▶ STATED GOAL:
From the listing below, extract every line in which the word "handed" appears.

▶ EXTRACTED MATERIAL:
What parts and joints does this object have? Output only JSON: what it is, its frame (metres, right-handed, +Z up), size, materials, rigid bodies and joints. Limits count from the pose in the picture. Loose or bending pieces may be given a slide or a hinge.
---
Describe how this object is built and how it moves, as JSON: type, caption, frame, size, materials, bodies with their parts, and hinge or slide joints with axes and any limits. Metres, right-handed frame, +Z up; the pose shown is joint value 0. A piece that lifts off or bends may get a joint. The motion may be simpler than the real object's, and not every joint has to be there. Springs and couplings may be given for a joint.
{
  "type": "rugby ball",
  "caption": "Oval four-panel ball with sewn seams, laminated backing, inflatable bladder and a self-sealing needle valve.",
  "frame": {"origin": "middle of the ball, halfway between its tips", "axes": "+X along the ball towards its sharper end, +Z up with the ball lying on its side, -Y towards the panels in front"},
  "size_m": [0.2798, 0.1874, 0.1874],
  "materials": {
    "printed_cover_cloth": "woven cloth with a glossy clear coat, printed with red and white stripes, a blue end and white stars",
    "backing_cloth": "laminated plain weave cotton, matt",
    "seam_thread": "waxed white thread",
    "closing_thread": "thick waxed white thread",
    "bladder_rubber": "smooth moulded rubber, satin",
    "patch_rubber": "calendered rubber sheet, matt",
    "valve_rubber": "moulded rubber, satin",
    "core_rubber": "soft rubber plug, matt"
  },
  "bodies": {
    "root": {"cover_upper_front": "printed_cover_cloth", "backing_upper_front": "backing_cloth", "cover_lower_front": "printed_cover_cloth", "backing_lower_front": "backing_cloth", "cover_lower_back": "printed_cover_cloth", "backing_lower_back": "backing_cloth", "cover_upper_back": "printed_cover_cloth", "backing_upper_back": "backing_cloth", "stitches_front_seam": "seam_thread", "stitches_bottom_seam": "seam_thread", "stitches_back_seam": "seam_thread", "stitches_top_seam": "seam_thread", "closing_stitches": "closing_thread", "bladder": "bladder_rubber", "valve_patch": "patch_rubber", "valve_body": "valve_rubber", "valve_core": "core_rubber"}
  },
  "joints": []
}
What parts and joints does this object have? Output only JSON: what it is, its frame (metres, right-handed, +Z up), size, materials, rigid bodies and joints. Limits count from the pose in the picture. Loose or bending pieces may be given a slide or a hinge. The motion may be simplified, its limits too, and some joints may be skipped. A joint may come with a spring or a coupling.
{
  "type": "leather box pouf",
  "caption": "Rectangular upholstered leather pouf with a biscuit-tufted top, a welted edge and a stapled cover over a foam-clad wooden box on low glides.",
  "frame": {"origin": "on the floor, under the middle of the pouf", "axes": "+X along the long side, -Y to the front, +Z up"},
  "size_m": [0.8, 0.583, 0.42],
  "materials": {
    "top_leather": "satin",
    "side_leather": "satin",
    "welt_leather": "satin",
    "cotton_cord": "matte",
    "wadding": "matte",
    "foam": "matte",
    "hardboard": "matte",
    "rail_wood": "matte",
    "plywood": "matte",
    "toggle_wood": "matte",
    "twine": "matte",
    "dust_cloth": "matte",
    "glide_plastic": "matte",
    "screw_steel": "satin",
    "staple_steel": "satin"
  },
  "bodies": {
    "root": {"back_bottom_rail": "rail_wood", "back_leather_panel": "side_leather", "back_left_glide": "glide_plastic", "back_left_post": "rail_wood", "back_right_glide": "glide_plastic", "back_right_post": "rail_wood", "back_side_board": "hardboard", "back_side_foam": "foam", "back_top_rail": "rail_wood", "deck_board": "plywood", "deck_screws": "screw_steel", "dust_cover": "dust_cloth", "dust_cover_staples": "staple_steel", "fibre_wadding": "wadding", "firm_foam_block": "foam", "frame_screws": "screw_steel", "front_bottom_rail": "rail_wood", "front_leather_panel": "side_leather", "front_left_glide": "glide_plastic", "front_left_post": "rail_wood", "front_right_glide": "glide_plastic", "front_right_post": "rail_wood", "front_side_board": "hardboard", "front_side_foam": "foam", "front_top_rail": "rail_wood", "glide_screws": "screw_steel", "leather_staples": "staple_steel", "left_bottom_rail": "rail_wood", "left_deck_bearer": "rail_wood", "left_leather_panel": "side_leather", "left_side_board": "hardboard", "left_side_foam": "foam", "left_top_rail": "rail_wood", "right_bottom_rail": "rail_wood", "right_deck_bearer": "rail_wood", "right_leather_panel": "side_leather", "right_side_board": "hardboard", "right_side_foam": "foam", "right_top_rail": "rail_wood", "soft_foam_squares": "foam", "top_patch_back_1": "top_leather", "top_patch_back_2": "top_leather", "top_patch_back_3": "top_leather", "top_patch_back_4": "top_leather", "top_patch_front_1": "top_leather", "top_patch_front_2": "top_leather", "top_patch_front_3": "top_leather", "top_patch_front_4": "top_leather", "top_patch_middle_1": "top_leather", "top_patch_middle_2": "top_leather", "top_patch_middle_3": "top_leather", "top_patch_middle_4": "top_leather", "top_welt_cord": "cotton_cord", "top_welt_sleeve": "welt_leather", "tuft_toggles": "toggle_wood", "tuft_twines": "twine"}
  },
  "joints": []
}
...
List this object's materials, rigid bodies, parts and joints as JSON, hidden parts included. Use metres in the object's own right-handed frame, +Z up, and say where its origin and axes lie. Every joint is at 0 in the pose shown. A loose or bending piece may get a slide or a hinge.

▶ ANSWER FOR THE TASK:
What parts and joints does this object have? Output only JSON: what it is, its frame (metres, right-handed, +Z up), size, materials, rigid bodies and joints. Limits count from the pose in the picture. Loose or bending pieces may be given a slide or a hinge.
Describe how this object is built and how it moves, as JSON: type, caption, frame, size, materials, bodies with their parts, and hinge or slide joints with axes and any limits. Metres, right-handed frame, +Z up; the pose shown is joint value 0. A piece that lifts off or bends may get a joint. The motion may be simpler than the real object's, and not every joint has to be there. Springs and couplings may be given for a joint.
What parts and joints does this object have? Output only JSON: what it is, its frame (metres, right-handed, +Z up), size, materials, rigid bodies and joints. Limits count from the pose in the picture. Loose or bending pieces may be given a slide or a hinge. The motion may be simplified, its limits too, and some joints may be skipped. A joint may come with a spring or a coupling.
List this object's materials, rigid bodies, parts and joints as JSON, hidden parts included. Use metres in the object's own right-handed frame, +Z up, and say where its origin and axes lie. Every joint is at 0 in the pose shown. A loose or bending piece may get a slide or a hinge.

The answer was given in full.